Print all of the data exactly as written.

--- BEGIN ---

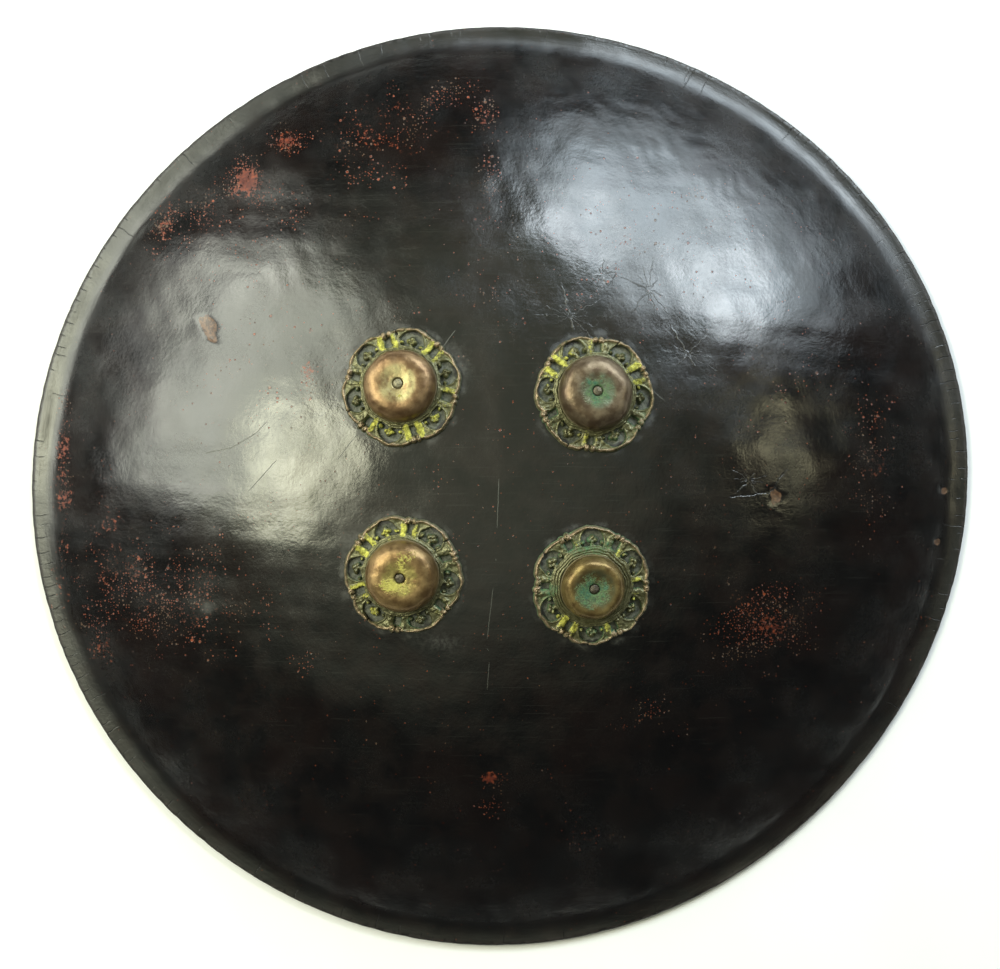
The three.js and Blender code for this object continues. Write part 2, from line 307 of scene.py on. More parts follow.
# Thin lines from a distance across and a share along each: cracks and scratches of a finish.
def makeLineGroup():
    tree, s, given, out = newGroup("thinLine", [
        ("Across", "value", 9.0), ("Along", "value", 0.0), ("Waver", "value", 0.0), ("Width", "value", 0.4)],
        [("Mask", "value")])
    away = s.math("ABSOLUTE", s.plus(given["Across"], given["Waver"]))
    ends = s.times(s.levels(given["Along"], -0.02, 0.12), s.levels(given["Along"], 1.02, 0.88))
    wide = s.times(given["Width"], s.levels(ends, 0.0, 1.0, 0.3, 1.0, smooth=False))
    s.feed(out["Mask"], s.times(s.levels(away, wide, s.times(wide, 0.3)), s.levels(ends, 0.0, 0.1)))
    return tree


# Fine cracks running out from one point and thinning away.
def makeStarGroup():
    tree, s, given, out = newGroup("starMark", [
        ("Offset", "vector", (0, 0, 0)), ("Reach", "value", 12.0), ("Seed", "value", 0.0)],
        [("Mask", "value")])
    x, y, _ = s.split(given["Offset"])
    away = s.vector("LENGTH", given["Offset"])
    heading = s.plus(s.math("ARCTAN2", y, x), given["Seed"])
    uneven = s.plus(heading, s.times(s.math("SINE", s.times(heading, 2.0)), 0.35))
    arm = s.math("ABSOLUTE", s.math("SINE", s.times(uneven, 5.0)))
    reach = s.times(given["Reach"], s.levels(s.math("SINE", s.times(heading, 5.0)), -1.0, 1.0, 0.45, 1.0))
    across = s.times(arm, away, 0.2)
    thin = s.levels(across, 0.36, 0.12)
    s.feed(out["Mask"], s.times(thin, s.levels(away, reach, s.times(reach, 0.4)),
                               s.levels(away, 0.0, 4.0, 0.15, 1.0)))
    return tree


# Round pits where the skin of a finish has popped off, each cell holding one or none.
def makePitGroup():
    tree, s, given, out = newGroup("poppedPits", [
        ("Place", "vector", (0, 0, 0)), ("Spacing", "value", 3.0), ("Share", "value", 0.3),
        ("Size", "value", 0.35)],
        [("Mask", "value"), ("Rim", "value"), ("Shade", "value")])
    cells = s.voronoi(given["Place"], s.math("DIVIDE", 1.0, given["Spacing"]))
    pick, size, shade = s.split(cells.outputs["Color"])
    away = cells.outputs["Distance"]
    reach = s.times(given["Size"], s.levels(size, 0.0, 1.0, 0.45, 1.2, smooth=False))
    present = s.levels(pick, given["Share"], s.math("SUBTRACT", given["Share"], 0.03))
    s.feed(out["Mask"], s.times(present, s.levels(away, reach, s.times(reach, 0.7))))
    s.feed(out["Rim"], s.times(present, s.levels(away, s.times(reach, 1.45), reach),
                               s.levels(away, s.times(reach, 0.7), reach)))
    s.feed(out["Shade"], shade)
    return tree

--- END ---

• **RESPONSE TO THE EXERCISE**
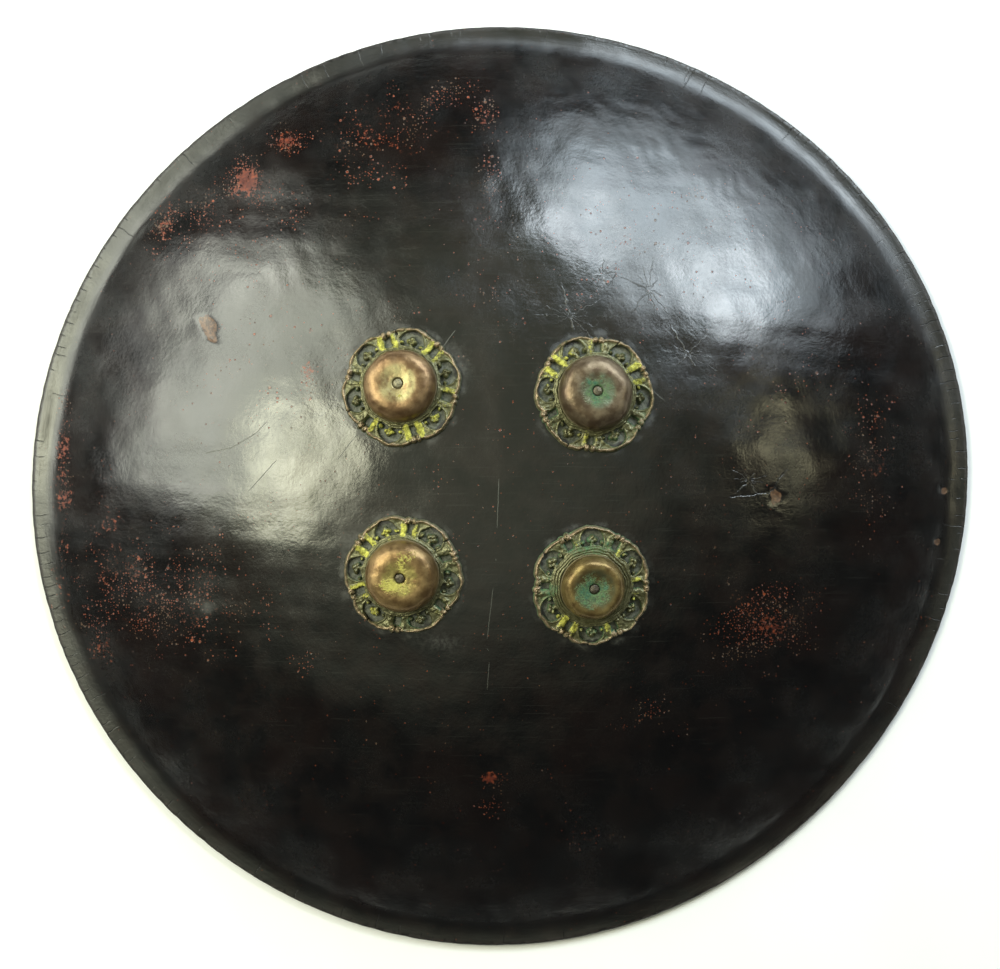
The three.js and Blender code for this object continues. Write part 2, from line 307 of scene.py on. More parts follow.
# Thin lines from a distance across and a share along each: cracks and scratches of a finish.
def makeLineGroup():
    tree, s, given, out = newGroup("thinLine", [
        ("Across", "value", 9.0), ("Along", "value", 0.0), ("Waver", "value", 0.0), ("Width", "value", 0.4)],
        [("Mask", "value")])
    away = s.math("ABSOLUTE", s.plus(given["Across"], given["Waver"]))
    ends = s.times(s.levels(given["Along"], -0.02, 0.12), s.levels(given["Along"], 1.02, 0.88))
    wide = s.times(given["Width"], s.levels(ends, 0.0, 1.0, 0.3, 1.0, smooth=False))
    s.feed(out["Mask"], s.times(s.levels(away, wide, s.times(wide, 0.3)), s.levels(ends, 0.0, 0.1)))
    return tree


# Fine cracks running out from one point and thinning away.
def makeStarGroup():
    tree, s, given, out = newGroup("starMark", [
        ("Offset", "vector", (0, 0, 0)), ("Reach", "value", 12.0), ("Seed", "value", 0.0)],
        [("Mask", "value")])
    x, y, _ = s.split(given["Offset"])
    away = s.vector("LENGTH", given["Offset"])
    heading = s.plus(s.math("ARCTAN2", y, x), given["Seed"])
    uneven = s.plus(heading, s.times(s.math("SINE", s.times(heading, 2.0)), 0.35))
    arm = s.math("ABSOLUTE", s.math("SINE", s.times(uneven, 5.0)))
    reach = s.times(given["Reach"], s.levels(s.math("SINE", s.times(heading, 5.0)), -1.0, 1.0, 0.45, 1.0))
    across = s.times(arm, away, 0.2)
    thin = s.levels(across, 0.36, 0.12)
    s.feed(out["Mask"], s.times(thin, s.levels(away, reach, s.times(reach, 0.4)),
                               s.levels(away, 0.0, 4.0, 0.15, 1.0)))
    return tree


# Round pits where the skin of a finish has popped off, each cell holding one or none.
def makePitGroup():
    tree, s, given, out = newGroup("poppedPits", [
        ("Place", "vector", (0, 0, 0)), ("Spacing", "value", 3.0), ("Share", "value", 0.3),
        ("Size", "value", 0.35)],
        [("Mask", "value"), ("Rim", "value"), ("Shade", "value")])
    cells = s.voronoi(given["Place"], s.math("DIVIDE", 1.0, given["Spacing"]))
    pick, size, shade = s.split(cells.outputs["Color"])
    away = cells.outputs["Distance"]
    reach = s.times(given["Size"], s.levels(size, 0.0, 1.0, 0.45, 1.2, smooth=False))
    present = s.levels(pick, given["Share"], s.math("SUBTRACT", given["Share"], 0.03))
    s.feed(out["Mask"], s.times(present, s.levels(away, reach, s.times(reach, 0.7))))
    s.feed(out["Rim"], s.times(present, s.levels(away, s.times(reach, 1.45), reach),
                               s.levels(away, s.times(reach, 0.7), reach)))
    s.feed(out["Shade"], shade)
    return tree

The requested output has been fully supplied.